■ **EXERCISE DESCRIPTION**: Read through the entries below and return each line with the word "code".

■ **RECORDS FOR THIS EXERCISE**:
────────────────────
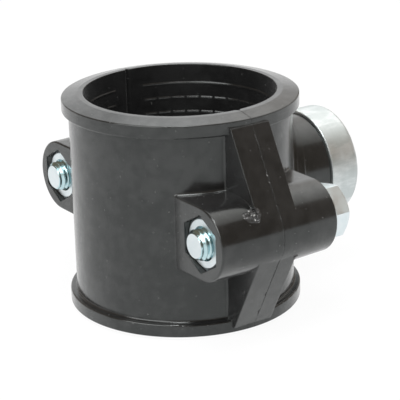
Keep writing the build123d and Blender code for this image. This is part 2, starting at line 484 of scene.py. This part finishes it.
────────────────────
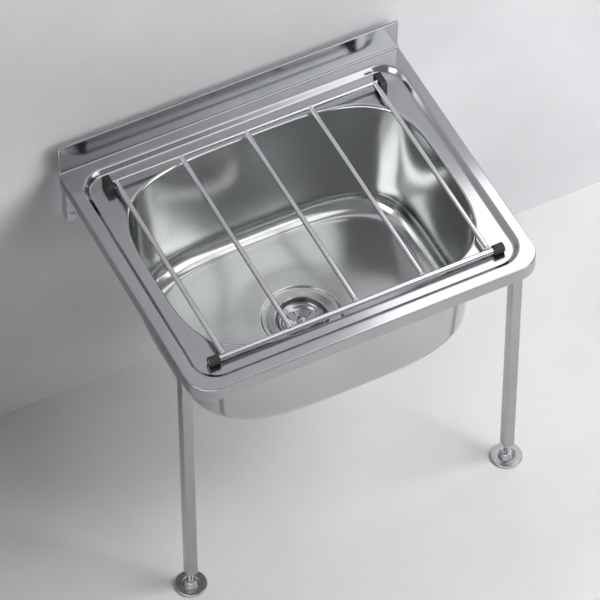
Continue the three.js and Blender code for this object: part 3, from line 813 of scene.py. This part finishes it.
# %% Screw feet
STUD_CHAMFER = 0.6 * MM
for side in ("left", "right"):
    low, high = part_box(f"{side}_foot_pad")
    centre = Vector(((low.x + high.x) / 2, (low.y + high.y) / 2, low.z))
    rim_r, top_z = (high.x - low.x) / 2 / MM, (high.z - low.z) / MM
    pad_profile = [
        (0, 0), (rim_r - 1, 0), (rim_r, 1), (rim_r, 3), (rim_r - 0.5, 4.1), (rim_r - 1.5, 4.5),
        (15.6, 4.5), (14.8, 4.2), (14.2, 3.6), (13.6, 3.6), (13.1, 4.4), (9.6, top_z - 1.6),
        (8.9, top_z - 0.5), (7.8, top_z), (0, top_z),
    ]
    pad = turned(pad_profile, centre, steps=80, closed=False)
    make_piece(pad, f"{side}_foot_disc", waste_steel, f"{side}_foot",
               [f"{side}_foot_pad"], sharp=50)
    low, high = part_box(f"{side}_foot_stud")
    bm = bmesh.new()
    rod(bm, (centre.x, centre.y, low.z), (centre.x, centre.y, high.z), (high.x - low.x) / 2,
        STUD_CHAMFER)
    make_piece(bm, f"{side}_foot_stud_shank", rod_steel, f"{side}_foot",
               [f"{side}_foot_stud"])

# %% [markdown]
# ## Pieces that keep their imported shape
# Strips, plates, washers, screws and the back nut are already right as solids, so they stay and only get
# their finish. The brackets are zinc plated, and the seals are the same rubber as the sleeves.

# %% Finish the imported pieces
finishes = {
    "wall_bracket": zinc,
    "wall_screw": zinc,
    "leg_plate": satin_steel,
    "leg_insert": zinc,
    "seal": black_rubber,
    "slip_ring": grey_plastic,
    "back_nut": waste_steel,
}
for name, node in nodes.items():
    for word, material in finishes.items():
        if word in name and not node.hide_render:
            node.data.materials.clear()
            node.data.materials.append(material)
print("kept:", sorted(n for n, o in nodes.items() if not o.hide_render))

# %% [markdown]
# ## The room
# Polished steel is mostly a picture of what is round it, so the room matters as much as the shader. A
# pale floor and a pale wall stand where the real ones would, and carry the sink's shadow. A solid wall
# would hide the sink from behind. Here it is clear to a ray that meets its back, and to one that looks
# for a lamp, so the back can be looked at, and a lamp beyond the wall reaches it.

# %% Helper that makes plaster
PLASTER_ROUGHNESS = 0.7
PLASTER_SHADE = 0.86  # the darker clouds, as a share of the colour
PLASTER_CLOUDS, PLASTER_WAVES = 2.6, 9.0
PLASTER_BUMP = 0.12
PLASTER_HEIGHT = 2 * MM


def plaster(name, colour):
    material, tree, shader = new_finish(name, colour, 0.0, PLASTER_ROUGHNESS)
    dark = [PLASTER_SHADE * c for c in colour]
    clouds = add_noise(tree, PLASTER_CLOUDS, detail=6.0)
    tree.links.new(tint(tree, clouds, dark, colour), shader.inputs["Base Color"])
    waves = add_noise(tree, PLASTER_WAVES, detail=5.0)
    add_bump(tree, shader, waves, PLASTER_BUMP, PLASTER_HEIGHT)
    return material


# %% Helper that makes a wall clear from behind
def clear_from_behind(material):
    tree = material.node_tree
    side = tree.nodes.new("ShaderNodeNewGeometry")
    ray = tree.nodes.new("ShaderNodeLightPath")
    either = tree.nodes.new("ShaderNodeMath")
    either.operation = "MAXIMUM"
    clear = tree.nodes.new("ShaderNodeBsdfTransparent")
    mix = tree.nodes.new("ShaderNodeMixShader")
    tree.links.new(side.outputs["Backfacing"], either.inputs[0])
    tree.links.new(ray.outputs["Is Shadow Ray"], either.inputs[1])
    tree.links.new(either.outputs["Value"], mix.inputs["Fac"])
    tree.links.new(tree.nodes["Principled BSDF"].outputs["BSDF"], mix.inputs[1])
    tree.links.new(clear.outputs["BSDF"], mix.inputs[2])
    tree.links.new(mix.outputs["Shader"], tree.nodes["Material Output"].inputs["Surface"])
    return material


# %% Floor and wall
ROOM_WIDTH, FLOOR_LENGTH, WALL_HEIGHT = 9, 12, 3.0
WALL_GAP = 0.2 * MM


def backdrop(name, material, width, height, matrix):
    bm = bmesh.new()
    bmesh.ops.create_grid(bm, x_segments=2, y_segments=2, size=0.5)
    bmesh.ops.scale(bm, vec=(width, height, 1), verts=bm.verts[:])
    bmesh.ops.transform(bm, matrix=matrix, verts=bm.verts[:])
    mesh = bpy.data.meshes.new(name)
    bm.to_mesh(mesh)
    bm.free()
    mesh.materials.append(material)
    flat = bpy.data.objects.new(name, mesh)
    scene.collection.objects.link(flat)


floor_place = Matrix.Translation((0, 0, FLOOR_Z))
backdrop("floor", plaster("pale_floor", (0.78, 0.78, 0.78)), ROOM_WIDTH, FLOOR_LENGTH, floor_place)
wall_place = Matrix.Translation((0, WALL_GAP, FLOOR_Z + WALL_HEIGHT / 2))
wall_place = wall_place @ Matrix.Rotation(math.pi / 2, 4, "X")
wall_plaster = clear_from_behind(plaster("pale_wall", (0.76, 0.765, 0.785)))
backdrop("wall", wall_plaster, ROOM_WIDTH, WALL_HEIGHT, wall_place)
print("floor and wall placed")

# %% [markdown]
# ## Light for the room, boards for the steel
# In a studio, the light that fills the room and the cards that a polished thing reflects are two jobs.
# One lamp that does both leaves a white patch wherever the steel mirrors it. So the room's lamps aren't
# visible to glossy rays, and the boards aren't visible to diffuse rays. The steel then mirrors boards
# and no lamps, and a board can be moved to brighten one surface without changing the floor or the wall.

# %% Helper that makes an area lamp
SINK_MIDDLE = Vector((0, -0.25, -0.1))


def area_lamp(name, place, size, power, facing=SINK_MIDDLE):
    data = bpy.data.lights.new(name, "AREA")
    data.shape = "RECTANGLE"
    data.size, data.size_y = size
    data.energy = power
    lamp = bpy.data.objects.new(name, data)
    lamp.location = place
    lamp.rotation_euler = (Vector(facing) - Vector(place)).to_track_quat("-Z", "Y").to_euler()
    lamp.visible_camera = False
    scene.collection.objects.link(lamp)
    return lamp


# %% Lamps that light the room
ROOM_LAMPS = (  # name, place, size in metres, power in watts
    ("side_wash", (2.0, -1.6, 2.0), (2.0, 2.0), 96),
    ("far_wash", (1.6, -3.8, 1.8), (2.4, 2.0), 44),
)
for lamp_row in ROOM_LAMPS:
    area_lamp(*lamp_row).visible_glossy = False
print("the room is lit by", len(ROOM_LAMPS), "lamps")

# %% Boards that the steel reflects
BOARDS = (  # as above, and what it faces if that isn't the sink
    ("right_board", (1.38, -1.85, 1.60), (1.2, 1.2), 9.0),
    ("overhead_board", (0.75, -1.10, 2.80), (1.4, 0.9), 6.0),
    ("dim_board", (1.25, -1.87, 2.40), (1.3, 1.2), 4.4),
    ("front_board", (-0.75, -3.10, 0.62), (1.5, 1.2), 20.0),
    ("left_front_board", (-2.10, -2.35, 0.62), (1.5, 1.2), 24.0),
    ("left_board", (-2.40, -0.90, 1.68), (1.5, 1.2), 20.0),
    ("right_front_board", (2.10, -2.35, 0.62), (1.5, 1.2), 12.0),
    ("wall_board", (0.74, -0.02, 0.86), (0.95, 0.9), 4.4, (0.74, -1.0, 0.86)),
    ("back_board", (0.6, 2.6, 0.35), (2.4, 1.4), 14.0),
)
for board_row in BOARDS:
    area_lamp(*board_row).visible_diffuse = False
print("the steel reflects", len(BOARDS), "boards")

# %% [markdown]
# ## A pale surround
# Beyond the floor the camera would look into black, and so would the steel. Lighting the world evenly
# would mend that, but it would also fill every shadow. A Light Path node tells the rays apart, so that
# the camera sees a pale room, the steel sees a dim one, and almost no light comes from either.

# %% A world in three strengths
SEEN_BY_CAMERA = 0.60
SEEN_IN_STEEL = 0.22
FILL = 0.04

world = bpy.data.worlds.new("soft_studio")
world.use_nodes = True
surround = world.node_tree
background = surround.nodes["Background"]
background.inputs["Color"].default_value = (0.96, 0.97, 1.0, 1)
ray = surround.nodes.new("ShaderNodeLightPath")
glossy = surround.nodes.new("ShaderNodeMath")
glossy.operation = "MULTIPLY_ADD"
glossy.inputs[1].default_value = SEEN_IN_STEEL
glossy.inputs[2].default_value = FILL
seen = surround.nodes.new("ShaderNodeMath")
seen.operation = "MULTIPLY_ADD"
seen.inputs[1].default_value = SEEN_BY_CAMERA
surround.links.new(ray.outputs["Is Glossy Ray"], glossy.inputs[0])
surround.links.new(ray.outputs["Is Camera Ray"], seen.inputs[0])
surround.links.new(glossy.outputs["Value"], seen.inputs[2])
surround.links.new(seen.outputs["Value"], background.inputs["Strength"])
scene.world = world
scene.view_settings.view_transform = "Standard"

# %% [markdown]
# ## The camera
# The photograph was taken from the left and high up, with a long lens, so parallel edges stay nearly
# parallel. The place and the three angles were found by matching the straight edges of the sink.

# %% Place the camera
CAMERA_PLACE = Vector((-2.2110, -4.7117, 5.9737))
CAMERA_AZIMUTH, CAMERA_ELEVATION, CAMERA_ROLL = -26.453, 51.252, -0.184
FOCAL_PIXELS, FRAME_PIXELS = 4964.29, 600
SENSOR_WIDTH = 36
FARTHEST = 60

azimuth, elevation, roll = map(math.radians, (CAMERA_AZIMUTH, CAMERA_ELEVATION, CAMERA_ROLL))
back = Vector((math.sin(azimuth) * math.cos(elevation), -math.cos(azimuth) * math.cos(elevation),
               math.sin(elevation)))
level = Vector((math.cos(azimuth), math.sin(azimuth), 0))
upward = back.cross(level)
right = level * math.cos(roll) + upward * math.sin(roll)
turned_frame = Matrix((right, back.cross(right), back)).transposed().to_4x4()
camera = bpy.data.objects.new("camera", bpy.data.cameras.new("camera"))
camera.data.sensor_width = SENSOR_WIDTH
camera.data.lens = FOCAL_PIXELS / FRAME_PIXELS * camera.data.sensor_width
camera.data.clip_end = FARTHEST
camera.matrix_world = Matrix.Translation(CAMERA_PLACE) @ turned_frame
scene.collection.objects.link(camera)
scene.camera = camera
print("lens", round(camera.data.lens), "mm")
────────────────────
■ **SOLUTION BELOW**:
Keep writing the build123d and Blender code for this image. This is part 2, starting at line 484 of scene.py. This part finishes it.
Continue the three.js and Blender code for this object: part 3, from line 813 of scene.py. This part finishes it.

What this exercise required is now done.